CREATE TEMPORARY TABLE t3 (StudyIDA_t1 VARCHAR, gender_t1 VARCHAR, StudyIDA_t2 VARCHAR,StudyIDB varchar,
    gender_t2 VARCHAR);

INSERT INTO t3
    SELECT * FROM (SELECT DISTINCT StudyIDA, gender FROM t1) a FULL OUTER JOIN 
    (SELECT DISTINCT StudyIDA, StudyIDB, gender FROM t2) b 
    ON a.StudyIDA=b.StudyIDA AND a.gender=b.gender
    ORDER BY a.StudyIDA;

SELECT * FROM t3 ORDER BY StudyIDA_t1;


SELECT 'IN t1', * 
    FROM t3 JOIN t1 on t1.StudyIDA=t3.StudyIDA_t1 AND t1.gender=t3.gender_t1
    ORDER BY StudyIDA_t1, StudyIDB;

SELECT 'In t2',* 
    FROM t3 JOIN t2 on t3.StudyIDA_t1=t2.StudyIDA AND t3.gender_t1=t2.gender
    ORDER BY StudyIDA_t1, t3.StudyIDB;

DROP TABLE IF EXISTS t1, t2, t3;

CodePudding user response：

A full join that includes the age maybe?
And some coalesce's for common fields.

SELECT DISTINCT 
  COALESCE(t1.StudyIDA, t2.StudyIDA) AS StudyIDA
, t2.StudyIDB 
, COALESCE(t1.gender, t2.gender) AS gender
, t1.age as ageA
, t2.age as ageB
FROM t1
FULL JOIN t2 
  ON t2.StudyIDA is not distinct from t1.StudyIDA
 AND t2.gender = t1.gender 
 AND t2.age = t1.age
ORDER BY StudyIDA, gender, ageA, ageB;

studyida | studyidb | gender | agea | ageb
:------- | :------- | :----- | ---: | ---:
a        | null     | M      |    1 | null
a        | null     | M      |    2 | null
a        | z        | M      |    3 |    3
a        | z        | M      | null |    4
a        | z        | M      | null |    5
b        | null     | F      |    4 | null
b        | null     | F      |    5 | null
b        | null     | F      |    6 | null
c        | null     | M      |   13 | null
c        | null     | M      |   14 | null
c        | null     | M      |   15 | null
c        | x        | M      | null |   10
c        | x        | M      | null |   11
c        | x        | M      | null |   12
null     | w        | F      | null |    7
null     | y        | F      | null |    7
null     | w        | F      | null |    8
null     | y        | F      | null |    8
null     | w        | F      | null |    9
null     | y        | F      | null |    9
null     | u        | M      | null |    7
null     | u        | M      | null |    8
null     | u        | M      | null |    9

db<>fiddle here

CodePudding user response：

Your sample data indicates that only t2.studyida can be NULL and all other columns should really be declared as NOT NULL.
If so, I suggest this simpler query:

SELECT studyida, b.studyidb, gender, age
     , CASE WHEN a.age IS NULL THEN 'b'
            WHEN b.age IS NULL THEN 'a'
                               ELSE 'a and b' END as source
FROM   t1 a
FULL   JOIN t2 b USING (studyida, gender, age)
ORDER  BY studyida, gender, age;

db<>fiddle here

The USING clause is convenient for identically named join columns.
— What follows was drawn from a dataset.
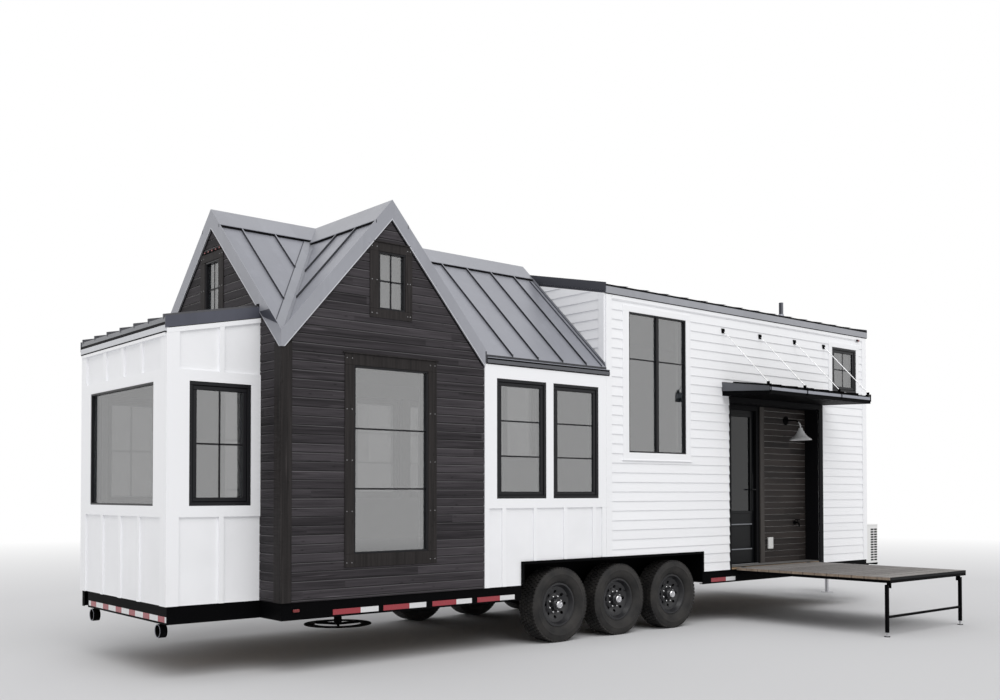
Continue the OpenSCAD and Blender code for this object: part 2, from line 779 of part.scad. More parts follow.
module barn_lamp() place() color(silver) translate([lamp_x, 0, 0]) {
    translate([0, recess_d, lamp_z]) rotate([90, 0, 0]) cylinder(h = 20, d = 110);
    // Gooseneck: out of the plate, over and down into the shade, with a collar at each joint
    translate([0, recess_d - 10, lamp_z]) rotate([90, 0, 0])
        cylinder(h = recess_d - 10 - shade_y - neck_r, d = neck_d);
    translate([0, shade_y + neck_r, lamp_z - neck_r]) rotate([90, 0, 90]) rotate(90)
        rotate_extrude(angle = 90) translate([neck_r, 0]) circle(d = neck_d);
    translate([0, shade_y + neck_r + 8, lamp_z]) rotate([90, 0, 0]) cylinder(h = 16, d = collar_d);
    translate([0, shade_y, stem_z]) cylinder(h = lamp_z - neck_r + 8 - stem_z, d = collar_d);
    translate([0, shade_y, shade_z]) rotate_extrude() polygon([[142, 0], [145, 4], [108, 55], [48, 90],
        [36, shade_h], [0, shade_h], [0, shade_h - 12], [28, shade_h - 12], [40, 84], [102, 50], [137, 0]]);
}

ac_x = [9070, 9370];
ac_y = [140, 920];
ac_z = [tongue_z, 1060];

module ac_unit() place() color(white_paint) difference() {
    block([ac_x[0], ac_y[0], ac_z[0]], [ac_x[1], ac_y[1], ac_z[1]]);
    // Fan opening towards the tongue and slots in the near side
    translate([ac_x[1] - 20, 480, 850]) rotate([0, 90, 0]) cylinder(h = 40, r = 190);
    for (i = [0 : 11], x = [ac_x[0] + 30, ac_x[0] + 165])
        block([x, ac_y[0] - eps, 660 + i * 30], [x + 105, ac_y[0] + 15, 672 + i * 30]);
}

/* Deck */

deck_hinge_y = -22;
deck_hinge_z = deck_z - 8;
hinge_pin_d = 14;
hinge_x = [deck_x + 150, deck_x + deck_w - 150];
deck_back = deck_hinge_y - 12;
deck_frame_h = 30;
board_t = 28;
board_w = 138;
board_gap = 5;
tube = 50;
deck_under = deck_z - board_t;
leg_y = -deck_d + 55;
deck_low = deck_under - deck_frame_h;
leg_pivot_z = deck_low - 36;
leg_pin_d = 14;
leg_pin_l = 42;
pin_clearance = 0.5;
ear_x = [deck_x + 70, deck_x + deck_w - 78];
ear_w = 8;
lug_offset = 45;
lug_w = 12;

// Lugs on the chassis with the pins that the deck turns on
module deck_hinges() place() color(black_steel) for (x = hinge_x) {
    for (side = [-1, 1]) along_y(x + side * lug_offset - lug_w / 2, lug_w)
        polygon([[0, chassis_z + 80], [0, base_z - 2], [deck_hinge_y - 12, deck_hinge_z + 8],
            [deck_hinge_y - 12, deck_hinge_z - 14], [-8, chassis_z + 80]]);
    translate([x - lug_offset - lug_w / 2, deck_hinge_y, deck_hinge_z]) rotate([0, 90, 0])
        cylinder(h = 2 * lug_offset + lug_w, d = hinge_pin_d);
}

deck_run = deck_d + deck_back;
joist_pitch = (deck_run - tube) / 4;

module deck_frame() place() color(black_steel) difference() {
    union() {
        difference() {
            block([deck_x, -deck_d, deck_low], [deck_x + deck_w, deck_back, deck_under]);
            for (i = [0 : 3]) block([deck_x + tube, -deck_d + tube + i * joist_pitch, deck_low - eps],
                [deck_x + deck_w - tube, -deck_d + (i + 1) * joist_pitch, deck_under + eps]);
            // Room for the lugs on the chassis
            for (x = hinge_x, side = [-1, 1])
                block([x + side * lug_offset - lug_w, deck_back - 14, 0],
                    [x + side * lug_offset + lug_w, 0, deck_under + eps]);
        }
        // Knuckles between the lugs
        for (x = hinge_x) {
            translate([x - 30, deck_hinge_y, deck_hinge_z]) rotate([0, 90, 0]) cylinder(h = 60, d = 24);
            along_y(x - 30, 60) polygon([[deck_back - 1, deck_under - 20], [deck_back - 1, deck_under],
                [deck_hinge_y - 8, deck_hinge_z + 8], [deck_hinge_y + 8, deck_hinge_z - 8]]);
        }
        // Ears that carry the leg frame
        for (x = ear_x) block([x, leg_y - 25, leg_pivot_z - 22], [x + ear_w, leg_y + 25, deck_low + 5]);
    }
    translate([deck_x, deck_hinge_y, deck_hinge_z]) rotate([0, 90, 0])
        cylinder(h = deck_w, d = hinge_pin_d + 2 * pin_clearance);
    translate([deck_x, leg_y, leg_pivot_z]) rotate([0, 90, 0])
        cylinder(h = deck_w, d = leg_pin_d + 2 * pin_clearance);
}

board_count = floor(deck_run / (board_w + board_gap));
board_pitch = (deck_run + board_gap) / board_count;

module deck_boards() place() color(deck_wood) difference() {
    for (i = [0 : board_count - 1]) block([deck_x, -deck_d + i * board_pitch, deck_under],
        [deck_x + deck_w, -deck_d + (i + 1) * board_pitch - board_gap, deck_z]);
    // The last board is notched round the hinges
    for (x = hinge_x) block([x - 60, deck_back - 20, deck_under - eps], [x + 60, 0, deck_z + eps]);
}

foot_h = 45;
leg_t = 32;
leg_x = [deck_x + 15, deck_x + deck_w - 15 - leg_t];
leg_bar_z = [192, 216];

module deck_legs() place() color(black_steel) {
    for (x = leg_x) {
        block([x, leg_y - leg_t / 2, foot_h], [x + leg_t, leg_y + leg_t / 2, leg_pivot_z + 15]);
        translate([x + leg_t / 2, leg_y, 0]) cylinder(h = 8, d = 60);
        translate([x + leg_t / 2, leg_y, 0]) cylinder(h = foot_h + 5, d = 16);
    }
    // Pins from the legs through the ears
    for (x = [leg_x[0] + leg_t - 5, leg_x[1] + 5 - leg_pin_l]) translate([x, leg_y, leg_pivot_z])
        rotate([0, 90, 0]) cylinder(h = leg_pin_l, d = leg_pin_d);
    block([leg_x[0] + 5, leg_y - 12, leg_bar_z[0]], [leg_x[1] + leg_t - 5, leg_y + 12, leg_bar_z[1]]);
}

/* Wheels */

tyre_half = tyre_w / 2;
bead_r = rim_d / 2 + 0.3;
flange_r = rim_d / 2 + 16;

// Half of the tyre's cross-section, mirrored about its middle plane
tyre_side = [[bead_r, 71.5], [flange_r + 2, 71.5], [flange_r + 7, 84], [flange_r + 42, 111],
    [flange_r + 86, tyre_half], [wheel_r - 30, 110], [wheel_r - 8, 96], [wheel_r, 80]];

module tyre(x, y) place() color(rubber_black) translate([x, y + tyre_half, wheel_r]) rotate([90, 0, 0])
    rotate_extrude($fn = 64) polygon(concat(tyre_side, [for (i = [len(tyre_side) - 1 : -1 : 0])
        [tyre_side[i][0], -tyre_side[i][1]]]));

hole_ring = 128;

// The dish of the rim faces +Z before it is turned to its side
module rim_shape() difference() {
    rotate_extrude() union() {
        polygon([[0, 30], [58, 30], [66, 8], [100, 2], [150, 20], [185, 26], [185, 38], [150, 34], [100, 14],
            [70, 20], [62, 42], [58, 62], [42, 62], [42, 92], [0, 92]]);
        polygon([[rim_d / 2 - 10, -64], [rim_d / 2 - 2, -79], [flange_r, -79], [flange_r, -72],
            [rim_d / 2, -71.6], [rim_d / 2, -50], [184, -30], [184, 30], [rim_d / 2, 50], [rim_d / 2, 71.6],
            [flange_r, 72], [flange_r, 79], [rim_d / 2 - 2, 79], [rim_d / 2 - 10, 64],
            [178, 36], [178, -36]]);
    }
    for (i = [0 : 7]) rotate(i * 45) translate([hole_ring, 0, -10]) cylinder(h = 60, d = 34);
}

module rim(x, y, side) place() color(black_steel) translate([x, y + tyre_half, wheel_r])
    rotate([side * 90, 0, 0]) rim_shape();

function wheel_x(i) = axle_x + i * axle_pitch;

module tyre_near_rear() tyre(wheel_x(0), near_wheel_y);
module tyre_near_middle() tyre(wheel_x(1), near_wheel_y);
module tyre_near_front() tyre(wheel_x(2), near_wheel_y);
module tyre_far_rear() tyre(wheel_x(0), far_wheel_y);
module tyre_far_middle() tyre(wheel_x(1), far_wheel_y);
module tyre_far_front() tyre(wheel_x(2), far_wheel_y);
module rim_near_rear() rim(wheel_x(0), near_wheel_y, 1);
module rim_near_middle() rim(wheel_x(1), near_wheel_y, 1);
module rim_near_front() rim(wheel_x(2), near_wheel_y, 1);
module rim_far_rear() rim(wheel_x(0), far_wheel_y, -1);
module rim_far_middle() rim(wheel_x(1), far_wheel_y, -1);
module rim_far_front() rim(wheel_x(2), far_wheel_y, -1);

chassis_rails();
cross_members();
side_channels();
tongue();
coupler();
tongue_jack();
jack_leg();
axles();
wheel_wells();
tail_lights();
floor();
near_gable_wall();
near_low_wall();
near_tall_wall();
near_header_wall();
near_front_wall();
recess_returns();
recess_wall();
door_frame();
far_gable_wall();
far_low_wall();
far_tall_wall();
front_wall();
rear_gable_wall();
rear_wall_sides();
tall_end_walls();
bay_side_walls();
bay_end_wall();
cross_gable_roof();
tall_roof();
bay_roof();
roof_trim();
window_frames();
window_glass();
awning();
awning_stays();
barn_lamp();
ac_unit();
entry_door();
door_glass();
door_handle();
deck_hinges();
deck_frame();
deck_boards();
deck_legs();
tyre_near_rear();
rim_near_rear();
tyre_near_middle();
rim_near_middle();
tyre_near_front();
rim_near_front();
tyre_far_rear();
rim_far_rear();
tyre_far_middle();
rim_far_middle();
tyre_far_front();
rim_far_front();
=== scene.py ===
"""Looks of a tiny house on a triple-axle trailer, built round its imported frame.

Every piece is modelled in metres from the rear near corner of the house: x runs along the house towards
the tongue, y runs from the entry side to the far side, and z is the height over the ground.
"""

from __future__ import annotations

import logging
import math
from dataclasses import dataclass, replace
from enum import Enum
from functools import partialmethod
from typing import ClassVar, Iterable, Sequence

import bmesh
import bpy
from mathutils import Matrix, Vector


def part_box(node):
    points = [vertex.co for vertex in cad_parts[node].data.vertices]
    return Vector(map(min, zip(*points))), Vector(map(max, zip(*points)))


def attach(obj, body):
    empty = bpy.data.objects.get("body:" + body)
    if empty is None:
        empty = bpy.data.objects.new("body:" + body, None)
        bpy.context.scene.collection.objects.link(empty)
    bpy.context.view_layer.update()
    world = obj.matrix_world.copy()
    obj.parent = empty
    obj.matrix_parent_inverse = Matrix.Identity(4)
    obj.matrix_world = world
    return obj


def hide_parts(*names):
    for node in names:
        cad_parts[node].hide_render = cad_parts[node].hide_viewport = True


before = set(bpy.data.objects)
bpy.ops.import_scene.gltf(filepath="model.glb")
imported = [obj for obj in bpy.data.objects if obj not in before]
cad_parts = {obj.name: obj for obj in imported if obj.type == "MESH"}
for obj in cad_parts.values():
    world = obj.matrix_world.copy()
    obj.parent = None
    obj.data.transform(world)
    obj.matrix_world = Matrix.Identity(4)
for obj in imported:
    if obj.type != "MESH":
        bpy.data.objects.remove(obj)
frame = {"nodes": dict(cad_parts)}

LOG = logging.getLogger("tiny_house")
Colour = tuple[float, float, float]
Point = Sequence[float]
Pair = tuple[float, float]
TINY = 0.0015
EASED = 0.002
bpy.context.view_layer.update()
ORIGIN = Vector((*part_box("near_gable_wall")[0].xy, 0.0))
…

Only a single instance of the joining column is in the result set, effectively what COALESCE(a.col, b.col) gives you otherwise. (You might just use SELECT *.)
You can still reference source columns with table-qualification, like a.age.

I reduced to a single age column and added source. You may or may not want that.

Either way, "age" is subject to bitrot, almost always the wrong choice for a table column, and should typically be replaced by "birthday" or similar.